### What the task asks
Repeat exactly the lines between and including those that contain "head = rod(SCREW_HEAD_R, front, front" and "if empty is". Output no other line.

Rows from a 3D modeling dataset
%%

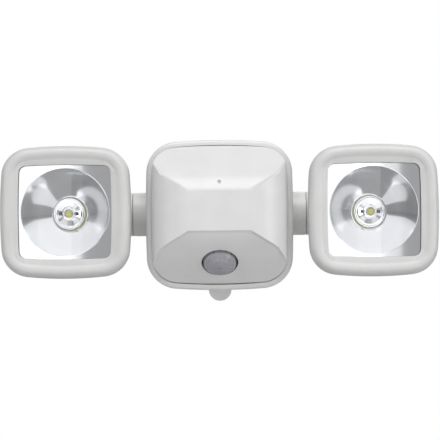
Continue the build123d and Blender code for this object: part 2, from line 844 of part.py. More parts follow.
def elbow():
    """Spigot in the stub, round collar, a body that flattens to a tongue, and the pivot's eye."""
    start = elbow_start()
    collar_end = start + COLLAR_L
    collar = arm_rod(ARM_R, start, collar_end)
    body = fillet(collar.edges().sort_by(Axis.X)[0], ARM_EDGE)
    round_end = arm_plane(collar_end) * RectangleRounded(2 * ARM_R, 2 * ARM_R, ARM_R - RUN)
    tongue = RectangleRounded(2 * EYE_R, TONGUE_H, TONGUE_EDGE)
    body += loft([round_end, arm_plane(taper_end()) * tongue])
    body += extrude(arm_plane(taper_end()) * tongue, head_x() - taper_end())
    low = ARM_Z - TONGUE_H / 2
    body += upright(Circle(EYE_R), low, low + TONGUE_H)
    body -= upright(Circle(PIN_R + RUN), low - 1, low + TONGUE_H + 1)
    body += arm_rod(SPIGOT_R, spigot_end(), start + 1)
    body -= arm_rod(SPIGOT_BORE_R, spigot_end() - 1, collar_end)
    body -= groove(SPIGOT_R - CLIP_GROOVE, clip_back(), clip_back() + CLIP_T)
    half = FRICTION_RING_T / 2
    return body - groove(SPIGOT_R - FRICTION_RING_T, ring_middle() - half, ring_middle() + half)


def friction_ring():
    """Rubber ring in the spigot's front groove."""
    start, end = ring_middle() - FRICTION_RING_T / 2, ring_middle() + FRICTION_RING_T / 2
    return arm_rod(SPIGOT_R, start, end) - arm_rod(SPIGOT_R - FRICTION_RING_T + RUN, start, end)


def clip_back():
    return neck_end() - GAP - CLIP_T


def elbow_clip():
    """Open spring clip in the spigot's groove, behind the stub's end."""
    inner = SPIGOT_R - CLIP_GROOVE + RUN
    ring = arm_rod(CLIP_R, clip_back(), clip_back() + CLIP_T)
    ring -= arm_rod(inner, clip_back() - 1, neck_end())
    gap = Pos(0, -CLIP_R, 0) * Box(SPIGOT_R, 2 * inner, 2 * CLIP_T)
    return ring - arm_plane(clip_back() + CLIP_T / 2) * gap


# ---- lamp heads, drawn for the right-hand side ----
def head_at(depth):
    return at(depth, head_x(), ARM_Z)


def head_outline(depth, inset=0.0):
    return head_at(depth) * bulged(HEAD_W, HEAD_H, HEAD_BULGE, HEAD_CORNER, inset)


def window_outline(depth, inset=0.0):
    return head_at(depth) * bulged(WINDOW_W, WINDOW_H, WINDOW_BULGE, WINDOW_CORNER, inset)


def head_screw_places():
    x = HEAD_W / 2 - HEAD_SCREW_IN[0]
    return four(x, HEAD_H / 2 - HEAD_SCREW_IN[1], head_x(), ARM_Z)


def bezel():
    """Front frame of the head: a rolled rim that slopes in to the window."""
    frame = extrude(head_outline(HEAD_JOINT), HEAD_FRONT - HEAD_JOINT)
    frame = fillet(frame.faces().sort_by(Axis.Y)[0].edges(), BEZEL_ROLL)
    frame -= extrude(head_outline(HEAD_JOINT - 1, WALL), BEZEL_CAVITY + 1)
    for x, z in head_screw_places():
        frame += rod(HEAD_BOSS_R, HEAD_JOINT + GAP, HEAD_JOINT + BEZEL_CAVITY + 1, x, z)
    frame -= extrude(window_outline(HEAD_JOINT - 1, -WINDOW_SEAT - GAP / 2), WINDOW_FRONT - HEAD_JOINT + 1)
    for x, z in head_screw_places():
        frame -= rod(SCREW_R, HEAD_JOINT, HEAD_SCREW_SEAT + HEAD_SCREW_L + 1, x, z)
    bevel = [window_outline(HEAD_FRONT - BEVEL_DEEP), window_outline(HEAD_FRONT, -BEVEL_W)]
    frame -= loft(bevel, ruled=True)
    return frame - extrude(window_outline(HEAD_JOINT), HEAD_FRONT - HEAD_JOINT)


def window():
    return extrude(window_outline(WINDOW_FRONT - WINDOW_T, -WINDOW_SEAT), WINDOW_T)


def gasket_back():
    return WINDOW_FRONT - WINDOW_T - GASKET_T


def window_gasket():
    back = gasket_back()
    inner = window_outline(back, GASKET_W - WINDOW_SEAT)
    return extrude(window_outline(back, -WINDOW_SEAT) - inner, GASKET_T)


def neck_front():
    return HEAD_BACK + WALL + SINK_T + LED_BOARD_T + REFLECTOR_NECK_L


def bowl_curve(extra):
    """Parabola from the reflector's neck to its rim, as radius and depth."""
    rim = gasket_back()
    rise = (rim - neck_front()) / (REFLECTOR_R**2 - NECK_HOLE_R**2)
    start = (NECK_HOLE_R + extra, neck_front())
    lift = rise * NECK_HOLE_R * (REFLECTOR_R - NECK_HOLE_R)
    pull = ((NECK_HOLE_R + REFLECTOR_R) / 2 + extra, neck_front() + lift)
    return Bezier(start, pull, (REFLECTOR_R + extra, rim))


def reflector():
    """Parabolic bowl in a square flange."""
    inner, outer = bowl_curve(0), bowl_curve(REFLECTOR_T)
    low = neck_front() - REFLECTOR_NECK_L
    neck = [(NECK_HOLE_R, neck_front()), (NECK_HOLE_R, low)]
    neck += [(NECK_HOLE_R + REFLECTOR_T, low), (NECK_HOLE_R + REFLECTOR_T, neck_front())]
    edges = [Line(a, b) for a, b in zip(neck, neck[1:])]
    face = make_face([inner, *edges, outer, Line(inner @ 1, outer @ 1)])
    bowl = head_at(0) * revolve(Plane.XZ * face, Axis.Z)
    back = gasket_back() - REFLECTOR_T
    flange = extrude(window_outline(back, -WINDOW_SEAT), REFLECTOR_T)
    mouth = rod(REFLECTOR_R + REFLECTOR_T / 2, back - 1, back + 2 * REFLECTOR_T, head_x(), ARM_Z)
    return flange - mouth + bowl


def led_board_back():
    return HEAD_BACK + WALL + SINK_T


def led_board():
    return rod(LED_BOARD_R, led_board_back(), led_board_back() + LED_BOARD_T, head_x(), ARM_Z)


def led():
    """Light source: round base, square chip and clear dome."""
    base = led_board_back() + LED_BOARD_T
    top = base + LED_BASE_T
    chip = extrude(head_at(top) * Rectangle(LED_CHIP_W, LED_CHIP_W), LED_CHIP_T)
    ball = head_at(top) * Sphere(LED_DOME_R)
    dome = ball & rod(LED_DOME_R + 1, top, top + 2 * LED_DOME_R, head_x(), ARM_Z)
    return rod(LED_BASE_R, base, top, head_x(), ARM_Z) + chip + dome


def heat_sink():
    """Aluminium disc with radial fins round the reflector's neck."""
    back = HEAD_BACK + WALL
    sink = rod(SINK_R, back, back + SINK_T, head_x(), ARM_Z)
    for turn in range(FIN_COUNT):
        fin = Box(SINK_R - FIN_IN - GAP, FIN_T, SINK_T + FIN_H)
        fin = Pos((FIN_IN + SINK_R) / 2, 0, (SINK_T + FIN_H) / 2) * fin
        sink += head_at(back) * Rot(0, 0, 360 / FIN_COUNT * turn) * fin
    return sink


def head_bowl(inset=0.0, extra=0.0):
    """The head shell's form: a rounded square that opens in two steps towards the bezel."""
    base = bulged(HEAD_BACK_W, HEAD_BACK_W, HEAD_BACK_BULGE, HEAD_BACK_CORNER, inset)
    sections = [head_at(HEAD_BACK + inset) * base]
    sections.append(head_outline(WAIST_DEPTH, WAIST_INSET + inset))
    sections.append(head_outline(HEAD_JOINT, SHELL_INSET + inset))
    bowl = loft(sections, ruled=True)
    return bowl + extrude(sections[-1], extra) if extra else bowl


def head_shell():
    """Back of the head, with corner screw lugs and the two ears of the pivot."""
    outer = head_bowl()
    shell = fillet(outer.faces().sort_by(Axis.Y)[-1].edges(), HEAD_BACK_EDGE)
    shell -= head_bowl(WALL, 1.0)
    for x, z in head_screw_places():
        shell += rod(HEAD_LUG_R, HEAD_LUG_BACK, HEAD_JOINT, x, z)
    for x, z in head_screw_places():
        shell -= rod(SCREW_HEAD_R + GAP, HEAD_BACK, HEAD_SCREW_SEAT, x, z)
        shell -= rod(SCREW_R + GAP / 2, HEAD_BACK, HEAD_JOINT + 1, x, z)
    reach = HEAD_BACK - ARM_DEPTH + WALL / 2
    ear = Circle(EAR_R) + Rectangle(2 * EAR_R, reach, align=(Align.CENTER, Align.MAX)) - Circle(PIN_R + RUN)
    inner = TONGUE_H / 2 + GAP
    for low in (ARM_Z + inner, ARM_Z - inner - EAR_T):
        shell += upright(ear, low, low + EAR_T)
    return shell


def ear_outside():
    return TONGUE_H / 2 + GAP + EAR_T


def pivot_bolt():
    bottom = ARM_Z - ear_outside() - PIVOT_NUT_T
    top = ARM_Z + ear_outside()
    head = fillet(upright(Circle(BOLT_HEAD_R), top, top + BOLT_HEAD_T).edges().sort_by(Axis.Z)[-1], ARM_EDGE)
    drive = upright(RegularPolygon(PIN_R - GAP, 6), top + BOLT_HEAD_T / 3, top + BOLT_HEAD_T + 1)
    return upright(Circle(PIN_R), bottom, top) + head - drive


def pivot_nut():
    top = ARM_Z - ear_outside()
    return upright(RegularPolygon(PIVOT_NUT_R, 6) - Circle(PIN_R), top - PIVOT_NUT_T, top)


def build():
    os.makedirs(PARTS, exist_ok=True)
    save("mounting_plate", mounting_plate())
    save("release_tab", release_tab())

    save("rear_housing", rear_housing())
    save("front_shell", front_shell())
    save("housing_seal", housing_seal())
    save("housing_screws", *[screw(well_floor(), HOUSING_SCREW_L, x, z) for x, z in well_places()])

    save("battery_cap", battery_cap())
    save("cap_seal", cap_seal())
    save("contact_carrier", contact_carrier())
    save("contact_springs", *[contact_spring(x, z) for x, z in cell_places()])
    for number, (x, z) in enumerate(cell_places(), start=1):
        save(f"battery_cell_{number}", cell(x, z))
    save("cell_contacts", cell_contact(-cell_centre()), cell_contact(cell_centre()))

    save("main_board", main_board())
    save("board_screws", *[board_screw(x, z) for x, z in board_places()])
    save("sensor_lens", sensor_lens())
    save("lens_seal", lens_seal())
    save("sensor_cup", sensor_cup())
    save("sensor_board", sensor_board())
    save("sensor_can", sensor_can())
    save("light_pipe", light_pipe())

    save_pair("arm_stub", arm_stub())
    save_pair("stub_nut", stub_nut())
    save_pair("elbow", elbow())
    save_pair("friction_ring", friction_ring())
    save_pair("elbow_clip", elbow_clip())

    save_pair("bezel", bezel())
    save_pair("window", window())
    save_pair("window_gasket", window_gasket())
    save_pair("reflector", reflector())
    save_pair("led", led())
    save_pair("led_board", led_board())
    save_pair("heat_sink", heat_sink())
    save_pair("head_shell", head_shell())
    save_pair("head_screws", *[screw(HEAD_SCREW_SEAT, HEAD_SCREW_L, x, z) for x, z in head_screw_places()])
    save_pair("pivot_bolt", pivot_bolt())
    save_pair("pivot_nut", pivot_nut())


def board_screw(x, z):
    """Screw driven from the front, into a post on the tub's floor."""
    front = board_front()
    shank = rod(SCREW_R, front - BOARD_SCREW_L, front, x, z)
    head = rod(SCREW_HEAD_R, front, front + SCREW_HEAD_T, x, z)
    drive = extrude(at(front + SCREW_HEAD_T - DRIVE_DEEP, x, z) * RegularPolygon(DRIVE_R, 6), DRIVE_DEEP)
    return shank + head - drive


if __name__ == "__main__":
    build()
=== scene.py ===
import json
from math import asin, atan2, cos, hypot, pi, radians, sin, sqrt, tan

import bmesh
import bpy
from mathutils import Matrix, Vector


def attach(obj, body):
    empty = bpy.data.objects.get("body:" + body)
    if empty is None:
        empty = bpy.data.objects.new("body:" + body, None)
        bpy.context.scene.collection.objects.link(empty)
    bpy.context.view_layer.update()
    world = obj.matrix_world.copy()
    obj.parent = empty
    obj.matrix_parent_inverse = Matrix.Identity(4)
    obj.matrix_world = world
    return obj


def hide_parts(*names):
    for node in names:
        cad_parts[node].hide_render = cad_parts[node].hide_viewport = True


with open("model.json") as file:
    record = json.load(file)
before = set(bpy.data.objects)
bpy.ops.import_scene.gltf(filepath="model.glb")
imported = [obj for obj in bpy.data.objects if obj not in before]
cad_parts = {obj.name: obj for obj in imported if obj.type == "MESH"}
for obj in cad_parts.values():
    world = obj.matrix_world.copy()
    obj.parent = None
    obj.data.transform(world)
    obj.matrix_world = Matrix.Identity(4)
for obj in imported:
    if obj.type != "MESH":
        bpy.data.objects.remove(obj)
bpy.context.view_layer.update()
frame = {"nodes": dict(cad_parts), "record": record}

MM = 0.001

# ---- camera, floor and light, in metres ----
CAMERA_PLACE = (0.0, -1.355, -0.045)
CAMERA_TURN = (91.84, 0.45, 0.0)  # degrees: almost level, looking slightly up
FOCAL_LENGTH, SENSOR_WIDTH = 133.4, 36.0  # millimetres
SKY_LOW, SKY_HIGH = 0.24, 0.40  # the backdrop's light from straight below and from straight above
FLOOR_PLACE, FLOOR_HALF = (0.0, -0.9, -0.3), 1.6
FLOOR_GREY = (0.5, 0.5, 0.5, 1)
HEAD_X = 0.118  # of a lamp head's middle, to either side


def place_camera():
    """The photograph's view: level with the body's lower half, looking slightly up."""
    lens = bpy.data.cameras.new("camera")
    lens.lens, lens.sensor_width = FOCAL_LENGTH, SENSOR_WIDTH
    lens.clip_start, lens.clip_end = 0.01, 50.0
    camera = bpy.data.objects.new("camera", lens)
    camera.location = CAMERA_PLACE
    camera.rotation_euler = [radians(angle) for angle in CAMERA_TURN]
    bpy.context.scene.collection.objects.link(camera)
    bpy.context.scene.camera = camera


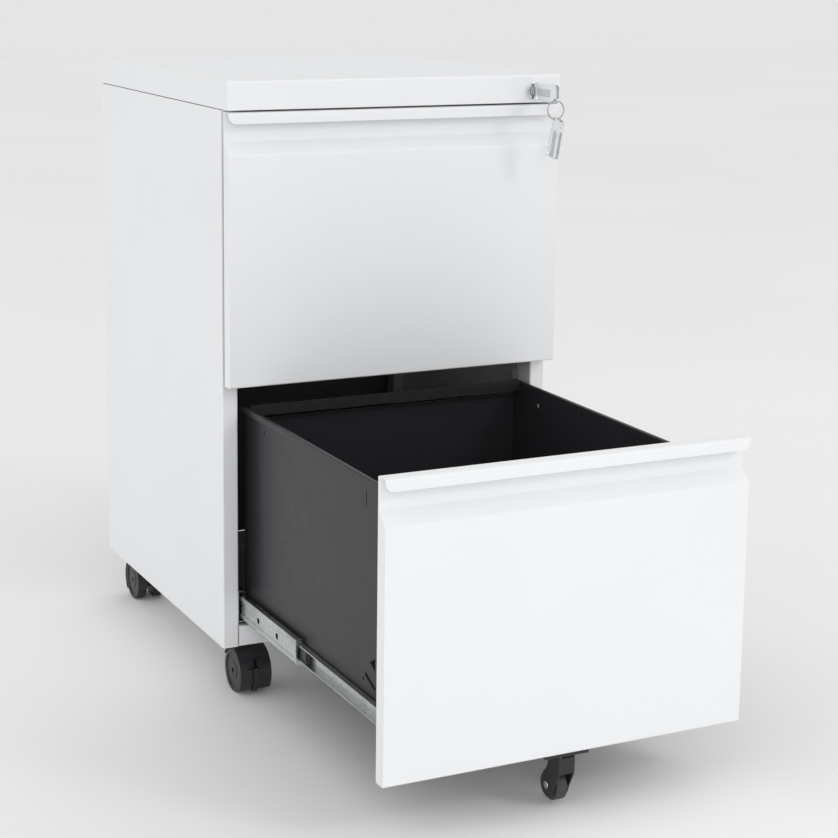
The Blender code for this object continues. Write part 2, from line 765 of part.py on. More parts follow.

%%

### The solution
    head = rod(SCREW_HEAD_R, front, front + SCREW_HEAD_T, x, z)
    drive = extrude(at(front + SCREW_HEAD_T - DRIVE_DEEP, x, z) * RegularPolygon(DRIVE_R, 6), DRIVE_DEEP)
    return shank + head - drive


if __name__ == "__main__":
    build()
=== scene.py ===
import json
from math import asin, atan2, cos, hypot, pi, radians, sin, sqrt, tan

import bmesh
import bpy
from mathutils import Matrix, Vector


def attach(obj, body):
    empty = bpy.data.objects.get("body:" + body)
    if empty is None:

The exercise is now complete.